“Primicia de la sabiduría es el temor del Señor.” (Sal 111,10)
“Trabajad con temor y temblor por vuestra salvación.” (Fil 2,12)
El don de temor de Dios produce en el alma del hombre un fuerte rechazo hacia el pecado, que evitará minimizar o relativizarlo. Ésta es una de las primeras lecciones que el Espíritu Santo concede al alma que busca la santidad, para prepararla para la unificación con Dios. El amor ha despertado ya en el alma, y ella entiende que sólo el pecado puede separarla de Dios. Por eso trabaja con temor y temblor por su salvación.
Uno de nuestros grandes obstáculos es el orgullo, que nos lleva a ofrecer resistencia a Dios y a colocarnos a nosotros mismos como meta. Este orgullo se manifiesta en un espíritu de desordenada independencia; en la aspiración de una falsa libertad. Este espíritu actúa en unos más que en otros, y puede llevar al alma a una vanidosa autocomplacencia. En cada pecado, por sutil que sea, se refleja la caída de Lucifer, quien ya no quiso servir sino reinar, quien buscaba su propia gloria en lugar de la de Dios.

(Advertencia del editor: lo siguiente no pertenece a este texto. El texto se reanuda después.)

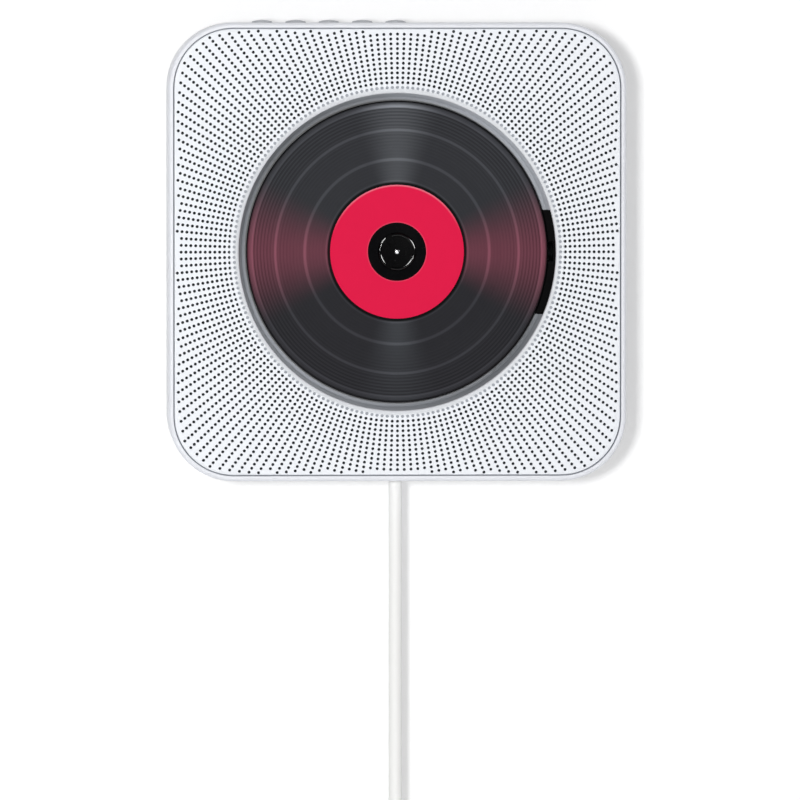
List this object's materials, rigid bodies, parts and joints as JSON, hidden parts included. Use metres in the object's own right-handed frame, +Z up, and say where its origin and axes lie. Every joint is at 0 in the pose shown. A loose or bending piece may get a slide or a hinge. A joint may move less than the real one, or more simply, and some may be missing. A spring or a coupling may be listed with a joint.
{
  "type": "wall mounted cd player",
  "caption": "Flat square disc player for a wall, with an open round disc well, a perforated front panel over its speakers, buttons along the top and a pull cord switch.",
  "frame": {"origin": "centre of the wall screws on the wall's surface, which is also the centre of the square casing seen from the front", "axes": "+X to the right, +Z up, +Y into the wall; the front faces -Y"},
  "size_m": [0.182, 0.0435, 0.4621],
  "materials": {
    "casing_white": "fine satin moulded plastic",
    "panel_white": "fine satin moulded plastic",
    "tray_grey": "satin grey moulded plastic",
    "mechanism_black": "smooth black plastic",
    "mat_rubber": "soft matt rubber",
    "speaker_cloth": "thin black acoustic cloth",
    "disc_clear": "polycarbonate, dark underneath",
    "disc_print": "glossy dark print with fine grooves",
    "label_red": "satin red print",
    "key_grey": "satin grey plastic",
    "bracket_steel": "white powder coat",
    "chassis_steel": "zinc plated sheet",
    "bright_steel": "ground steel",
    "motor_steel": "plated motor can",
    "gear_white": "acetal",
    "sled_black": "glass filled plastic",
    "lens_glass": "coated lens",
    "board_green": "solder resist",
    "part_black": "moulded epoxy",
    "core_steel": "laminated core",
    "speaker_black": "black painted steel",
    "cone_paper": "treated paper",
    "guide_white": "acetal",
    "cord_white": "soft white sleeve",
    "pin_nickel": "nickel plated brass"
  },
  "bodies": {
    "bracket": {"wall_bracket": "bracket_steel"},
    "player": {"rear_cover": "casing_white", "cover_screws": "bright_steel", "housing": "casing_white", "front_panel": "panel_white", "grille_cloth": "speaker_cloth", "well_tray": "tray_grey", "mechanism_cover": "mechanism_black", "chassis": "chassis_steel", "damper_grommets": "mat_rubber", "damper_screws": "bright_steel", "guide_rod": "bright_steel", "side_rod": "bright_steel", "spindle_motor": "motor_steel", "sled_motor": "motor_steel", "tact_switches": "part_black", "key_board": "board_green", "main_board": "board_green", "main_board_parts": "part_black", "power_board": "board_green", "transformer": "core_steel", "capacitors": "part_black", "speaker_frames": "speaker_black", "speaker_magnets": "core_steel", "speaker_cones": "cone_paper", "cord_bushing": "casing_white", "switch_guide": "guide_white", "return_spring": "bright_steel", "microswitch": "part_black"},
    "turntable": {"turntable": "mechanism_black", "turntable_mat": "mat_rubber", "spindle_shaft": "bright_steel"},
    "disc": {"disc": "disc_clear", "disc_face": "disc_print", "disc_label": "label_red"},
    "pickup": {"pickup_sled": "sled_black", "sled_rack": "gear_white"},
    "lens": {"lens_holder": "sled_black", "lens": "lens_glass"},
    "middle_gear": {"middle_gear": "gear_white"},
    "motor_gear": {"motor_gear": "gear_white", "motor_shaft": "bright_steel"},
    "pull": {"pull_slider": "guide_white", "strain_relief": "cord_white", "cord": "cord_white", "cord_coil": "cord_white", "cord_tie": "cord_white", "plug": "cord_white", "plug_pins": "pin_nickel"},
    "claw_1": {"hub_claw_1": "mechanism_black"},
    "claw_2": {"hub_claw_2": "mechanism_black"},
    "claw_3": {"hub_claw_3": "mechanism_black"},
    "button_1": {"button_1": "key_grey"},
    "button_2": {"button_2": "key_grey"},
    "button_3": {"button_3": "key_grey"},
    "button_4": {"button_4": "key_grey"},
    "button_5": {"button_5": "key_grey"}
  },
  "joints": [
    {"name": "lift_off", "type": "slide", "parent": "bracket", "child": "player", "axis": [0, 0, 1], "range_m": [0, 0.009]},
    {"name": "turntable_spin", "type": "hinge", "parent": "player", "child": "turntable", "pos_m": [0, -0.036, 0], "axis": [0, -1, 0], "continuous": true},
    {"name": "disc_lift", "type": "slide", "parent": "turntable", "child": "disc", "axis": [0, -1, 0], "range_m": [0, 0.03]},
    {"name": "pickup_slide", "type": "slide", "parent": "player", "child": "pickup", "axis": [1, 0, 0], "range_m": [0, 0.035]},
    {"name": "lens_focus", "type": "slide", "parent": "pickup", "child": "lens", "axis": [0, -1, 0], "range_m": [-0.0005, 0.0005], "stiffness_N_per_m": 60},
    {"name": "middle_gear_spin", "type": "hinge", "parent": "player", "child": "middle_gear", "pos_m": [0.041, -0.03, -0.018], "axis": [0, -1, 0], "range_deg": [-669, 0]},
    {"name": "motor_gear_spin", "type": "hinge", "parent": "player", "child": "motor_gear", "pos_m": [0.04966, -0.03, -0.023], "axis": [0, -1, 0], "range_deg": [0, 2674]},
    {"name": "cord_pull", "type": "slide", "parent": "player", "child": "pull", "axis": [0, 0, -1], "range_m": [0, 0.006], "stiffness_N_per_m": 600, "springref_m": -0.005, "deforming": ["return_spring"]},
    {"name": "claw_1_press", "type": "slide", "parent": "turntable", "child": "claw_1", "axis": [-1, 0, 0], "range_m": [0, 0.0004], "stiffness_N_per_m": 200},
    {"name": "claw_2_press", "type": "slide", "parent": "turntable", "child": "claw_2", "axis": [0.5, 0, -0.866], "range_m": [0, 0.0004], "stiffness_N_per_m": 200},
    {"name": "claw_3_press", "type": "slide", "parent": "turntable", "child": "claw_3", "axis": [0.5, 0, 0.866], "range_m": [0, 0.0004], "stiffness_N_per_m": 200},
    {"name": "button_1_press", "type": "slide", "parent": "player", "child": "button_1", "axis": [0, 0, -1], "range_m": [0, 0.0006], "stiffness_N_per_m": 1200, "springref_m": -0.0003},
    {"name": "button_2_press", "type": "slide", "parent": "player", "child": "button_2", "axis": [0, 0, -1], "range_m": [0, 0.0006], "stiffness_N_per_m": 1200, "springref_m": -0.0003},
    {"name": "button_3_press", "type": "slide", "parent": "player", "child": "button_3", "axis": [0, 0, -1], "range_m": [0, 0.0006], "stiffness_N_per_m": 1200, "springref_m": -0.0003},
    {"name": "button_4_press", "type": "slide", "parent": "player", "child": "button_4", "axis": [0, 0, -1], "range_m": [0, 0.0006], "stiffness_N_per_m": 1200, "springref_m": -0.0003},
    {"name": "button_5_press", "type": "slide", "parent": "player", "child": "button_5", "axis": [0, 0, -1], "range_m": [0, 0.0006], "stiffness_N_per_m": 1200, "springref_m": -0.0003}
  ],
  "couplings": [
    {"joint": "middle_gear_spin", "follows": "pickup_slide", "rad_per_m": -333.33},
    {"joint": "motor_gear_spin", "follows": "pickup_slide", "rad_per_m": 1333.3}
  ]
}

El don de temor viene a nuestro auxilio contra este orgullo. Se trata del temor como de un niño, que no quiere hacer nada que pudiese disgustar a su Padre. No es un temor servil y escrupuloso, que evita el mal solamente por temor al castigo y puede llevar, por tanto, a una cierta rigidez y severidad. El temor de hijo, en cambio, permite una entrega generosa. Percibe la inconmensurable grandeza de Dios, y a la vez, su infinita misericordia. Entre estos dos polos madura el don de temor.
Cuando el espíritu de temor de Dios empieza a obrar en nosotros, podremos darnos cuenta con más facilidad cuándo estamos en peligro de hablar o actuar con ligereza, apoyados en la falsa autoconfianza de una naturaleza presuntuosa. Este don será una advertencia en nosotros, para examinar si aquello que decimos y hacemos corresponde a la actitud correcta ante Dios, y una y otra vez nos traerá a la memoria al Señor… Cuanto más sutilmente percibamos esta voz del Espíritu, tanto más identificaremos nuestras malas actitudes, para corregirlas con la ayuda de Dios. Esta corrección interior puede llegar a ser tan fina, que nos cause un verdadero dolor espiritual el percibir en nosotros el veneno del orgullo. La mirada a Dios se ha tornado en una mirada de amor, de amor al Padre Celestial, a quien de ninguna manera queremos lastimar.
Es importante que este don se desarrolle en nuestra vida espiritual, siendo así que es el inicio de la sabiduría. Esto es particularmente importante en vistas a la actitud de reverencia. El asombro ante la santidad de Dios evitará que abusemos de la confianza. Con la actitud de reverencia, por ejemplo, sabremos descubrir más a profundidad lo que significa la Santa Misa, y valorar la inmensidad del sacrificio de Cristo. Así, podremos contrarrestar aquellas tendencias que le quitan importancia a la actitud de respeto y reverencia ante las acciones sagradas. Si en nuestra Iglesia Católica van desapareciendo estos gestos de reverencia, procedentes del amor a Dios, y en su lugar aparece la mundanidad, las constantes habladurías, la dispersión, la comodidad, etc., entonces las personas ya no serán atraídas por aquel santo silencio que debería reinar en las iglesias, en el cual Dios puede tocar más fácilmente sus almas.
Pero el don de temor no sólo hace crecer el amor a Dios; sino que también cambia nuestra relación con el prójimo. Si aprendemos a verlo como un hijo amado de Dios, examinaremos más cuidadosamente nuestra forma de tratarlo, a la luz del don de temor, cuestionándonos si estamos correspondiendo al amor y respeto que merece. Así dejaremos a un lado las habladurías sobre nuestro hermano o hermana. Cuanto más eficaz sea el don de temor, tanto más delicados seremos frente a todas las obras de Dios, y todos los valores que tienen su origen en Él despertarán. Se podría decir que la actitud que se tenga para con el prójimo y también para con la Creación, puede ser una señal de si el don de temor de Dios está o no obrando en nosotros.
Para que puedan desarrollarse en nosotros estos dones infundidos por Dios, hemos de esforzarnos por tener un orden espiritual en nuestra vida interior, conforme a la virtud de la moderación. Esto quiere decir que, con la ayuda de esta virtud, debemos refrenar nuestras pasiones sensuales, que tan fácilmente se vuelven dominantes, y resistir a la seducción de los desordenados goces de los sentidos. Así, la virtud de la moderación es una ayuda para luchar contra nuestra naturaleza caída, con su tendencia a entregarse a las inclinaciones desordenadas, y para empezar a hacer uso de nuestra libertad como corresponde.